- _SHORT EXERCISE_:
Give the data a second time, exactly and in full.

- _DATA SECTION_:
^^^^^^^^^^^^^^^^

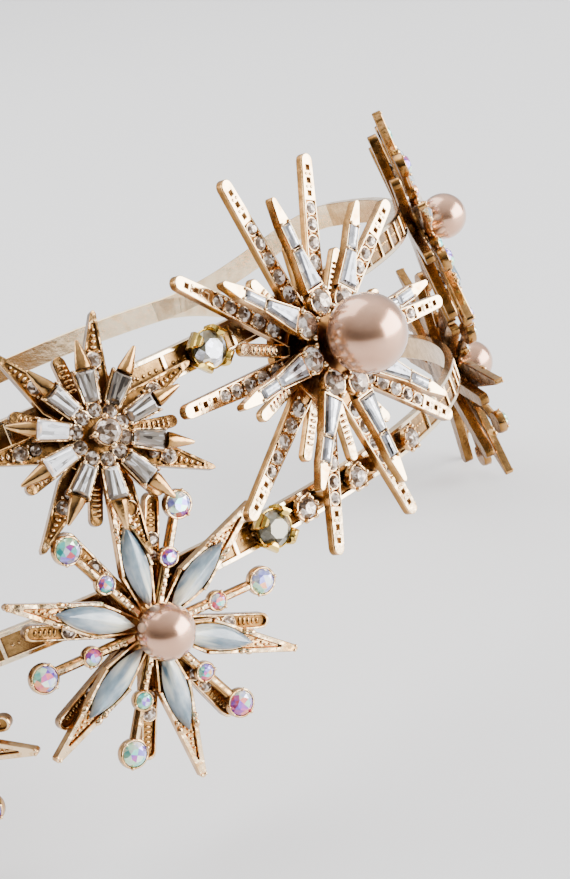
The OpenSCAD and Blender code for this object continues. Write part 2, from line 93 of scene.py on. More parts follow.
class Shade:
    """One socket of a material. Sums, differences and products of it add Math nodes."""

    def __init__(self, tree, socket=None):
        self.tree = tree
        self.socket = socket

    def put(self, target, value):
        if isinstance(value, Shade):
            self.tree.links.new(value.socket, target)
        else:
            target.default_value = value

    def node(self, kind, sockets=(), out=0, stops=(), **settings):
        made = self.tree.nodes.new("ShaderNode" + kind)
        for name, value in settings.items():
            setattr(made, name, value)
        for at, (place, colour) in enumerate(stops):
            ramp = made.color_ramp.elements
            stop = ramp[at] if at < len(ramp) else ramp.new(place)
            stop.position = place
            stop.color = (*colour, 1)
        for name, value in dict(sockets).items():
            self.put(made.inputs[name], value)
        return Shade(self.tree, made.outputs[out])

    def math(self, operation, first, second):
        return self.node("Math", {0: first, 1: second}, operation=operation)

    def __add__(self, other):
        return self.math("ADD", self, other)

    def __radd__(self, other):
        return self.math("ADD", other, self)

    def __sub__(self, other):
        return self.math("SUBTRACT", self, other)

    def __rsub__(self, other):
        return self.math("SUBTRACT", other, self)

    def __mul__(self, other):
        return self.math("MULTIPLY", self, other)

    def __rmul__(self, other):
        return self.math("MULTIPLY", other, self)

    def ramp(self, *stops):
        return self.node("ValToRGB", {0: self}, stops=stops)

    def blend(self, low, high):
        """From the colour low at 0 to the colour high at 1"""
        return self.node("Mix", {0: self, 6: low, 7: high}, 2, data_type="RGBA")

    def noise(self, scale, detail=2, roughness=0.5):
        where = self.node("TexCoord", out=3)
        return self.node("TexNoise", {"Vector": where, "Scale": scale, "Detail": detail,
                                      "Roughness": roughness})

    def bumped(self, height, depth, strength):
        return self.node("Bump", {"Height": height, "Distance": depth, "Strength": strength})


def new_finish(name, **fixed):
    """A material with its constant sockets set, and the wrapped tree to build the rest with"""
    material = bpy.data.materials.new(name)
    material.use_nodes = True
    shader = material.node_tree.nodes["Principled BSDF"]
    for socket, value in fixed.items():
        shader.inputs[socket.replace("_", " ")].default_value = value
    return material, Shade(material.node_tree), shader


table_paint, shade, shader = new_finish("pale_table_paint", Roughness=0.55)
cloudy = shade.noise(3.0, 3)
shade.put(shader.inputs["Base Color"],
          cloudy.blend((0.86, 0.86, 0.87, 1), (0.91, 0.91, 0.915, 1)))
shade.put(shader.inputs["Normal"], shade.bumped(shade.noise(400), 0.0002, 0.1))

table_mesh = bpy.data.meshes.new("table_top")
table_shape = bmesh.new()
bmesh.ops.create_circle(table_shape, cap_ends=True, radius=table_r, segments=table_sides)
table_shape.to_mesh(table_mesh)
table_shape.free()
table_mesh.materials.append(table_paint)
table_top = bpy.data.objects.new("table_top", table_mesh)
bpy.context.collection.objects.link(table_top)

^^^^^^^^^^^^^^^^

- _PROBLEM SOLUTION_:
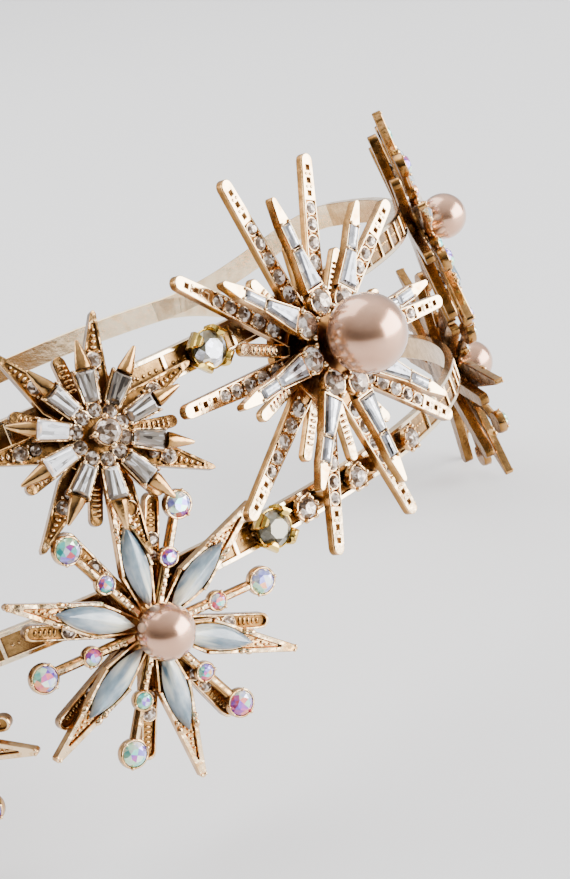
The OpenSCAD and Blender code for this object continues. Write part 2, from line 93 of scene.py on. More parts follow.
class Shade:
    """One socket of a material. Sums, differences and products of it add Math nodes."""

    def __init__(self, tree, socket=None):
        self.tree = tree
        self.socket = socket

    def put(self, target, value):
        if isinstance(value, Shade):
            self.tree.links.new(value.socket, target)
        else:
            target.default_value = value

    def node(self, kind, sockets=(), out=0, stops=(), **settings):
        made = self.tree.nodes.new("ShaderNode" + kind)
        for name, value in settings.items():
            setattr(made, name, value)
        for at, (place, colour) in enumerate(stops):
            ramp = made.color_ramp.elements
            stop = ramp[at] if at < len(ramp) else ramp.new(place)
            stop.position = place
            stop.color = (*colour, 1)
        for name, value in dict(sockets).items():
            self.put(made.inputs[name], value)
        return Shade(self.tree, made.outputs[out])

    def math(self, operation, first, second):
        return self.node("Math", {0: first, 1: second}, operation=operation)

    def __add__(self, other):
        return self.math("ADD", self, other)

    def __radd__(self, other):
        return self.math("ADD", other, self)

    def __sub__(self, other):
        return self.math("SUBTRACT", self, other)

    def __rsub__(self, other):
        return self.math("SUBTRACT", other, self)

    def __mul__(self, other):
        return self.math("MULTIPLY", self, other)

    def __rmul__(self, other):
        return self.math("MULTIPLY", other, self)

    def ramp(self, *stops):
        return self.node("ValToRGB", {0: self}, stops=stops)

    def blend(self, low, high):
        """From the colour low at 0 to the colour high at 1"""
        return self.node("Mix", {0: self, 6: low, 7: high}, 2, data_type="RGBA")

    def noise(self, scale, detail=2, roughness=0.5):
        where = self.node("TexCoord", out=3)
        return self.node("TexNoise", {"Vector": where, "Scale": scale, "Detail": detail,
                                      "Roughness": roughness})

    def bumped(self, height, depth, strength):
        return self.node("Bump", {"Height": height, "Distance": depth, "Strength": strength})


def new_finish(name, **fixed):
    """A material with its constant sockets set, and the wrapped tree to build the rest with"""
    material = bpy.data.materials.new(name)
    material.use_nodes = True
    shader = material.node_tree.nodes["Principled BSDF"]
    for socket, value in fixed.items():
        shader.inputs[socket.replace("_", " ")].default_value = value
    return material, Shade(material.node_tree), shader


table_paint, shade, shader = new_finish("pale_table_paint", Roughness=0.55)
cloudy = shade.noise(3.0, 3)
shade.put(shader.inputs["Base Color"],
          cloudy.blend((0.86, 0.86, 0.87, 1), (0.91, 0.91, 0.915, 1)))
shade.put(shader.inputs["Normal"], shade.bumped(shade.noise(400), 0.0002, 0.1))

table_mesh = bpy.data.meshes.new("table_top")
table_shape = bmesh.new()
bmesh.ops.create_circle(table_shape, cap_ends=True, radius=table_r, segments=table_sides)
table_shape.to_mesh(table_mesh)
table_shape.free()
table_mesh.materials.append(table_paint)
table_top = bpy.data.objects.new("table_top", table_mesh)
bpy.context.collection.objects.link(table_top)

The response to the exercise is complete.